#### [STATED TASK]
Lines that hold the string "attach" are to be counted; give only their number.

(begin)

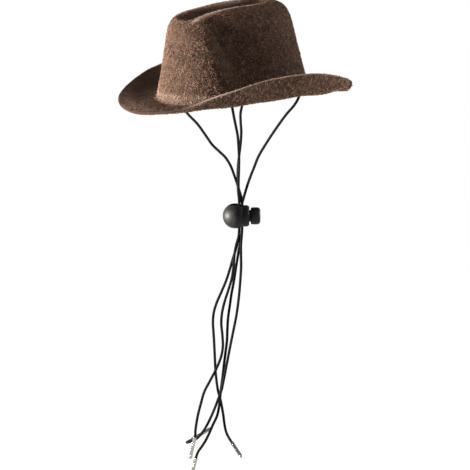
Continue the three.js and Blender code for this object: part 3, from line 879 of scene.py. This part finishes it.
growNap("nap_inside", inside, 7500, 15, size * 0.8, width * 0.8, lean * 1.3, curls)
for name, place, seed in (("crown", crown, 16), ("brim", brimTop, 17)):
    growNap("flyaways_" + name, place, nap["flyaways"] // 2, seed, nap["flyawayLength"],
            nap["flyawayWidth"], nap["flyawayLean"], curls)
print("nap grown")


# Cord lock

lock = {
    "ball": 16.8 * mm,
    "flats": 16.0 * mm,
    "slotWidth": 5.2 * mm,
    "slotStart": -4.0 * mm,
    "travel": 3 * mm,
    "stem": 7.6 * mm,
    "stemEnd": -2.8 * mm,
    "shoulder": 14.0 * mm,
    "shoulderStart": 0.5 * mm,
    "shoulderReach": 9.4 * mm,
    "shoulderRound": 2.6 * mm,
    "button": 11.2 * mm,
    "buttonLength": 6.3 * mm,
    "buttonGap": 0.4 * mm,
    "buttonRound": 2.1 * mm,
    "buttonLip": 1.1 * mm,
    "capRise": 0.1 * mm,
    "capShare": 0.6,
    "stemChamfer": 0.3 * mm,
    "flatSoftness": 0.35 * mm,
    "ballRows": 66,
    "around": 96,
    "cutBeyond": 1 * mm,
    "cutHalf": 20 * mm,
}


def placeInLock(points):
    return turnTies(points + np.array(ties["lock"]) * mm)


def turnedAlongX(profile):
    # a profile of (x, radius) turned about x
    x, radius = np.asarray(profile, float).T[..., None]
    angle = 2 * np.pi * np.arange(lock["around"]) / lock["around"]
    return np.stack(np.broadcast_arrays(x, radius * np.cos(angle), radius * np.sin(angle)), -1)


def arcPoints(cx, cy, r, start, end, count):
    t = np.linspace(start, end, count)
    return np.stack([cx + r * np.cos(t), cy + r * np.sin(t)], -1)


def barMesh(name, radius, start, end):
    ring = turnedAlongX([[start, radius], [end, radius]])
    return solidOfRings(name, ring, [start, 0, 0], [end, 0, 0], flip=True)


def slotMesh(name, start, end):
    # a stadium carried upright through the lock
    r, half = lock["slotWidth"] / 2, lock["cutHalf"]
    right = arcPoints(end - r, 0, r, -np.pi / 2, np.pi / 2, 24)
    left = arcPoints(start + r, 0, r, np.pi / 2, 3 * np.pi / 2, 24)
    outline = np.vstack([right, left])
    ring = np.stack([np.column_stack([outline, np.full(len(outline), z)]) for z in (-half, half)])
    middle = (start + end) / 2
    return solidOfRings(name, ring, [middle, 0, -half], [middle, 0, half], flip=True)


def bundleHalf():
    # half the room that the four cords take, with their yarns standing out
    return ties["bundlePitch"] / 2 * mm + ties["diameter"] / 2 + 2 * ties["yarnSwell"] + ties["gap"]


def cutWith(obj, cutter, operation="DIFFERENCE"):
    modifier = obj.modifiers.new("cut", "BOOLEAN")
    modifier.operation = operation
    modifier.solver = "EXACT"
    modifier.object = cutter
    graph = bpy.context.evaluated_depsgraph_get()
    mesh = bpy.data.meshes.new_from_object(obj.evaluated_get(graph))
    obj.modifiers.clear()
    obj.data = mesh
    bpy.data.objects.remove(cutter)


def finishInLock(obj, material, body):
    # move the finished shape to its place and smooth its round sides
    mesh = obj.data
    co = np.empty(len(mesh.vertices) * 3, np.float32)
    mesh.vertices.foreach_get("co", co)
    placed = placeInLock(co.reshape(-1, 3).astype(float))
    mesh.vertices.foreach_set("co", placed.astype(np.float32).ravel())
    mesh.materials.clear()
    mesh.materials.append(material)
    mesh.polygons.foreach_set("use_smooth", np.ones(len(mesh.polygons), dtype=bool))
    mesh.set_sharp_from_angle(angle=math.radians(35))
    mesh.update()
    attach(obj, body)


def plasticMaterial():
    # satin black plastic: faint mould haze, fine grain and a little dust
    material, nodes, shader = newMaterial("black plastic")
    place = nodes.place()
    haze = nodes.noise(place, 260.0, 4.0)
    dust = nodes.between(nodes.noise(place, 1800.0, 3.0), 0.62, 0.74)
    base = nodes.mix(nodes.between(haze, 0.35, 0.7), colour(9, 9, 10), colour(20, 21, 21))
    nodes.feed(shader, {
        "Base Color": nodes.mix(nodes.math("MULTIPLY", dust, 0.1), base, colour(90, 87, 82)),
        "Roughness": nodes.between(haze, 0.3, 0.7, 0.5, 0.64),
        "Normal": nodes.bump(nodes.noise(place, 5000.0, 2.0), 0.25, 0.02 * mm),
        "Specular IOR Level": 0.2,
    })
    return material


def makeLockBody(material):
    # a ball with rounded flats, a shoulder, a slot for the cords and a bore for the stem
    radius, flat = lock["ball"] / 2, lock["flats"] / 2
    turn = np.linspace(0, np.pi, lock["ballRows"])[1:-1, None]
    height = radius * np.cos(turn)
    width = radius * np.sin(turn)
    soft = lock["flatSoftness"]
    height = np.sign(height) * (flat - soft * np.log1p(np.exp((flat - np.abs(height)) / soft)))
    angle = 2 * np.pi * np.arange(lock["around"]) / lock["around"]
    ring = np.stack(np.broadcast_arrays(width * np.cos(angle), width * np.sin(angle), height), -1)
    body = solidOfRings("lock_ball", ring, [0, 0, height[0, 0]], [0, 0, height[-1, 0]])
    r, begin, reach = lock["shoulder"] / 2, lock["shoulderStart"], lock["shoulderReach"]
    corner = lock["shoulderRound"]
    rounded = arcPoints(reach - corner, r - corner, corner, np.pi / 2, 0, 12)
    shoulder = solidOfRings("shoulder", turnedAlongX(np.vstack([[[begin, r]], rounded])),
                            [begin, 0, 0], [reach, 0, 0], flip=True)
    cutWith(body, shoulder, "UNION")
    beyond = reach + lock["cutBeyond"]
    pocket = reach + lock["buttonGap"] - lock["travel"] - ties["gap"]
    cutWith(body, barMesh("pocket", lock["button"] / 2 + ties["gap"], pocket, beyond))
    bundleEnd = ties["bundleAcross"] * mm + bundleHalf()
    cutWith(body, slotMesh("slot", lock["slotStart"], bundleEnd))
    bore = lock["stemEnd"] - lock["travel"] - ties["gap"]
    cutWith(body, barMesh("bore", lock["stem"] / 2 + ties["gap"], bore, beyond))
    finishInLock(body, material, "root")
    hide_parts("lock_body")
    return body


def makeLockButton(material):
    # a cap with a round lip, on a stem with a slot that holds the cords
    half, across = bundleHalf(), ties["bundleAcross"] * mm
    start = lock["shoulderReach"] + lock["buttonGap"]
    end = start + lock["buttonLength"]
    r, corner, lip = lock["button"] / 2, lock["buttonRound"], lock["buttonLip"]
    stem, foot, chamfer = lock["stem"] / 2, lock["stemEnd"], lock["stemChamfer"]
    profile = np.vstack([
        [[foot, stem - chamfer], [foot + chamfer, stem], [start, stem], [start, r - lip]],
        arcPoints(start + lip, r - lip, lip, np.pi, np.pi / 2, 6),
        arcPoints(end - corner, r - corner, corner, np.pi / 2, 0.12, 9),
        [[end + lock["capRise"] / 2, (r - corner) * lock["capShare"]]],
    ])
    button = solidOfRings("lock_push_button", turnedAlongX(profile), [foot, 0, 0],
                          [end + lock["capRise"], 0, 0], flip=True)
    cutWith(button, slotMesh("stemSlot", across - half, across + half + lock["travel"]))
    finishInLock(button, material, "button")
    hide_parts("lock_button")
    return button


plastic = plasticMaterial()
lockBody = makeLockBody(plastic)
lockButton = makeLockButton(plastic)
print("lock made")


# Metal tips

tip = {
    "length": 15.4 * mm,
    "diameter": 2.3 * mm,
    "collar": 2.44 * mm,
    "collarLength": 2.2 * mm,
    "collarSlope": 0.4 * mm,
    "mouthRound": 0.25 * mm,
    "mouthShare": 0.12,
    "crimps": (3.6 * mm, 5.2 * mm),
    "crimpWidth": 0.45 * mm,
    "crimpDepth": 0.1 * mm,
    "seamAngle": 0.4,
    "seamWidth": 0.11,
    "seamDepth": 0.2 * mm,
    "seamFade": 0.8 * mm,
    "seamStop": 1.6,                  # radii before the round end
    "leastRadius": 0.01 * mm,
    "around": 36,
    "rows": 70,
}


def tipMaterial():
    # nickel plate: faint marks, darker in the seam
    material, nodes, shader = newMaterial("nickel tip")
    marks = nodes.noise(nodes.place(), 1500.0, 4.0)
    base = nodes.mix(nodes.between(marks, 0.3, 0.7), colour(154, 151, 143), colour(178, 175, 167))
    seam = nodes.math("MULTIPLY", nodes.attribute("seam"), 0.85)
    nodes.feed(shader, {
        "Base Color": nodes.mix(seam, base, colour(40, 38, 36)),
        "Roughness": nodes.between(marks, 0.3, 0.7, 0.08, 0.15),
        "Metallic": 1.0,
    })
    return material


def makeTip(name, piece, material):
    # a rolled sheet: round section with a seam groove, a flared collar, two crimps and a round end
    length, r = tip["length"], tip["diameter"] / 2
    s = np.linspace(0, 1, tip["rows"])[:, None] * length
    angle = 2 * np.pi * np.arange(tip["around"])[None] / tip["around"]
    slope = tip["collarSlope"]
    flare = (tip["collar"] / 2 - r) * smoothShare((tip["collarLength"] + slope - s) / slope)
    ends = np.sqrt(np.clip(1 - np.clip((s - (length - r)) / r, 0, 1) ** 2, 0, 1))
    mouth = 1 - tip["mouthShare"] * smoothShare((tip["mouthRound"] - s) / tip["mouthRound"])
    crimps = sum(np.exp(-((s - at) / tip["crimpWidth"]) ** 2) for at in tip["crimps"])
    seamWay = np.angle(np.exp(1j * (angle - tip["seamAngle"])))
    seam = (np.exp(-(seamWay / tip["seamWidth"]) ** 2)
            * smoothShare((length - tip["seamStop"] * r - s) / tip["seamFade"]))
    flat = np.cos(2 * (angle - tip["seamAngle"])) ** 2
    radius = ((r + flare) * ends * mouth - tip["crimpDepth"] * crimps * flat
              - tip["seamDepth"] * seam)
    radius = np.maximum(radius, tip["leastRadius"])[..., None]
    aim = unit(piece["aim"])
    a = unit(np.cross(aim, [0.2, 0.3, 1.0]))
    b = np.cross(aim, a)
    angle = angle[..., None]
    start = piece["end"] + aim * ties["gap"] * 0.2
    ring = start + s[..., None] * aim + radius * (np.cos(angle) * a + np.sin(angle) * b)
    mask = np.concatenate([seam.ravel(), [0, 0]])
    obj = solidOfRings(name, ring, start, start + aim * length, flip=True, masks={"seam": mask})
    obj.data.materials.append(material)
    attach(obj, "root")
    return obj


nickel = tipMaterial()
for name, piece in strandPieces.items():
    piece["tip"] = makeTip("metal_tip_" + name, piece, nickel)
    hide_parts("tip_" + name)
    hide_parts("strand_" + name)
    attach(piece["cord"], "root")
    onCord = [piece["tip"]]
    if name == "left_back":
        onCord += [lockBody, lockButton]
print("tips made")


# Floor, backdrop and light

studio = {
    "floorHeight": -0.42,
    "floorSize": 8.0,
    "world": 1.0,
    "worldLight": 0.34,
    "floorShade": (0.12, 0.12, 0.12, 1),
    "floorGlow": 0.95,
    "lights": [
        {"name": "keyLight", "size": 0.35, "power": 15.5, "azimuth": -20, "elevation": 0,
         "distance": 1.4, "spread": 50, "tint": (1.0, 0.95, 0.89)},
        {"name": "rimLight", "size": 0.6, "power": 2.8, "azimuth": 166, "elevation": 6,
         "distance": 1.4, "spread": 50, "tint": (1.0, 0.97, 0.94)},
        {"name": "topLight", "size": 0.8, "power": 1.5, "azimuth": 40, "elevation": 66,
         "distance": 1.4, "spread": 60, "tint": (1.0, 0.97, 0.94)},
    ],
}


def makeFloor():
    half = studio["floorSize"] / 2
    z = studio["floorHeight"]
    points = np.array([[-half, -half, z], [half, -half, z], [half, half, z], [-half, half, z]])
    floor = meshObject("studio_floor", points, np.array([[0, 1, 2, 3]]))
    material, nodes, shader = newMaterial("pale floor")
    nodes.feed(shader, {
        "Base Color": studio["floorShade"],
        "Emission Color": (1, 1, 1, 1),
        "Emission Strength": studio["floorGlow"],
        "Roughness": 0.9,
    })
    floor.data.materials.append(material)


def areaLight(name, size, power, azimuth, elevation, distance, spread, tint):
    way = wayTo(math.radians(azimuth), math.radians(elevation))
    data = bpy.data.lights.new(name, "AREA")
    data.shape = "DISK"
    data.size = size
    data.energy = power
    data.spread = math.radians(spread)
    data.color = tint
    light = bpy.data.objects.new(name, data)
    light.location = way * distance
    light.rotation_euler = way.to_track_quat("Z", "Y").to_euler()
    scene.collection.objects.link(light)


def makeWorld():
    # a white backdrop that lights the object less than it shows
    world = bpy.data.worlds.new("pale studio")
    scene.world = world
    world.use_nodes = True
    nodes = Nodes(world.node_tree)
    seen = nodes.add("ShaderNodeLightPath").outputs["Is Camera Ray"]
    strength = nodes.between(seen, 0.0, 1.0, studio["worldLight"], studio["world"])
    nodes.feed(world.node_tree.nodes["Background"], {0: (1, 1, 1, 1), 1: strength})


makeFloor()
makeWorld()
for light in studio["lights"]:
    areaLight(**light)
print("studio lit")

(end)

#### [WRITTEN SOLUTION]
3